Author: JR

  • The Illusions of YouTube

    When I returned to photography as a hobby, after about a decade away from it, I watched a lot of YouTube videos. I really enjoyed them. But I also internalized some ideas that ended up costing me a lot of time and money.

    I started to think that I had to “build a camera kit.”

    I got it in my head that it might be normal to own many cameras.

    I grew concerned about various features—autofocus speed, stabilization, video, weather resistance—that were not really relevant to me.

    Most fundamentally, I acquired the notion that there was a right way to do things, and that it mattered that I do them in that right way. That having been determined, of course, by a large group of YouTubers whom I’d never met.

    It’s taken me a long time to see that it’s all an illusion. The only person who cares about my photography is me. I’m the only one I have to please. Adding in other voices can be helpful, but also distracting. The conversation there is way too focused on equipment, when equipment is pretty much the last thing that’s interesting about photography.

    So I’m cutting back on YouTube, and trying to just enjoy photography itself.

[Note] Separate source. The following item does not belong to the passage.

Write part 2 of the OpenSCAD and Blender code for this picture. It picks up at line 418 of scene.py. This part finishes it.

  • Photography for the Long Haul

    Why take photographs? What’s the point?

    When I was growing up, we had a few photographs in our house. A couple small, framed pictures on a shelf. A few boxes of old four-by-six prints. Some albums. We looked through them from time to time. The same old pictures, seen again and again, familiar but still captivating. When we went on a family vacatoin, we’d get the film developed. A few rolls of film, processed by Ritz Camera, yielded around a hundred pictures. Many of them were redundant — multiple shots of the same person or scene. If we’d been more organized, we might have framed a few, or put them in an album. But the pictures usually just sat in a drawer or a shoebox, still in their envelopes. Every so often we’d look through them, shuffling them into a new order, careful not to get our fingerprints on their gloss.

    The way I take and experience my own photography today, in 2025, is totally different. I make pictures everyday, of my everyday life — my family, things I see, places I go, interesting light. I look at the pictures all the time, usually on screens, which are everywhere. I’m always adding more to my online albums. So what I have, instead of photos in boxes or drawers or books, is a river of imagery running parallel to my life, memorializing it in real time, letting me see it as it unfolds. And I can walk back up the watercourse any time I want, to dip into the river as it was a year, or five years, or ten years, or decades ago.

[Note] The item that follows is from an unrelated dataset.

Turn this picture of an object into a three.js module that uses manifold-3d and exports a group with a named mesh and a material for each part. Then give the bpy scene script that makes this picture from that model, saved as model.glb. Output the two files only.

    I have a huge amount of imagery. So much that I suspect I’ll need the help of A.I. to sort it and make sense of it in the years to come. I keep only the best pictures. Still, I have so many that, in the future, I’ll be unlikely to review them all. Only a computer will be able to see them all and “know” what I photographed. I’ll be a tourist in the photographic city I’ve built.

    So, what’s the point, in the long term? The truth is, I don’t know. In the present, I love looking at my pictures. Even pictures I took yesterday. Many, many years from now, how will my photographs fit into my life? I have no idea. I’m just guessing that they’ll be valuable then. I’m photographing for the long haul.